Agora estamos na fase de implantação da política e elaboração do Plano Nacional de Agroecologia. Nesse plano serão estabelecidas medidas que os diversos órgãos irão implantar. Pelo que já discutimos e levantamos com a sociedade, conseguimos identificar diversas medidas que o Ministério do Meio Ambiente, especialmente a Secretaria de Extrativismo e Desenvolvimento Rural Sustentável, irá apoiar e implantar. 

A partir daí, iremos fazer adequações e criar instrumentos para apoiar os produtores que trabalham nessa linha agroecológica, que é uma linha de produção muito demandada hoje pela sociedade, a partir da perspectiva de substituição da produção baseada em insumos para tornar a produção mais sustentável e viável economicamente.

Quais as perspectivas e desafios da secretaria para 2013?
Nós temos dois grandes desafios já esse ano que vão continuar no ano que vem, que é a implantação do Cadastro Ambiental Rural (CAR) e o Programa Bolsa Verde, que são dois grandes desafios que nós perseguimos. São metas estabelecidas no âmbito do Ministério do Meio Ambiente que dialogam junto à Presidência da Republica. Ações que, para nós, hoje, já são tratadas como prioridade e que no ano que vem queremos avançar mais.

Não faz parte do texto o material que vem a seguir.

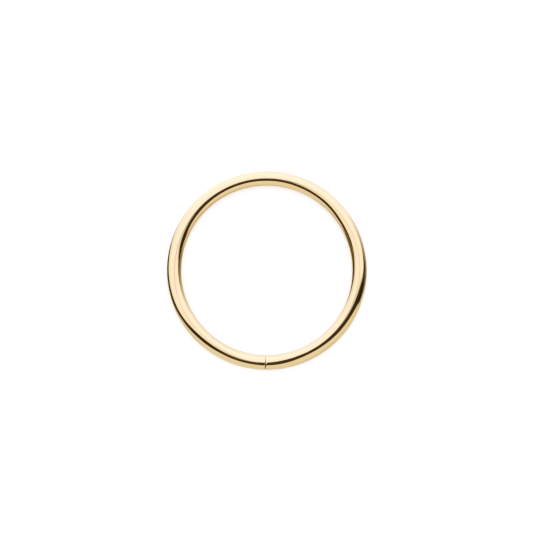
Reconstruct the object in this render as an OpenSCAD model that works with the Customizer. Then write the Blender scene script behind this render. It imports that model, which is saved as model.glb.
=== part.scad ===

O CAR, a partir da finalização do processo legislativo da Lei Florestal e também da conclusão da aquisição dos instrumentos tecnológicos para o cadastramento e dos acordos de cooperação com os estados, acredito que teremos um processo muito intenso na sua implantação.

O Bolsa Verde já está no processo de ampliação de beneficiários. Vamos fechar 2012 com cerca de 50 mil a 70 mil famílias beneficiadas e queremos aprofundar mais e ampliar a inclusão de famílias, especialmente aquelas que estão nas UCs de uso sustentável. 

Também queremos criar condições e ampliar para outros grupos sociais, como por exemplo, assentados da reforma agrária e ribeirinhos, de forma que esse público rural do Plano Brasil Sem Miséria, que tenha atributos ambientais, possa ser também atendido pelo Bolsa Verde.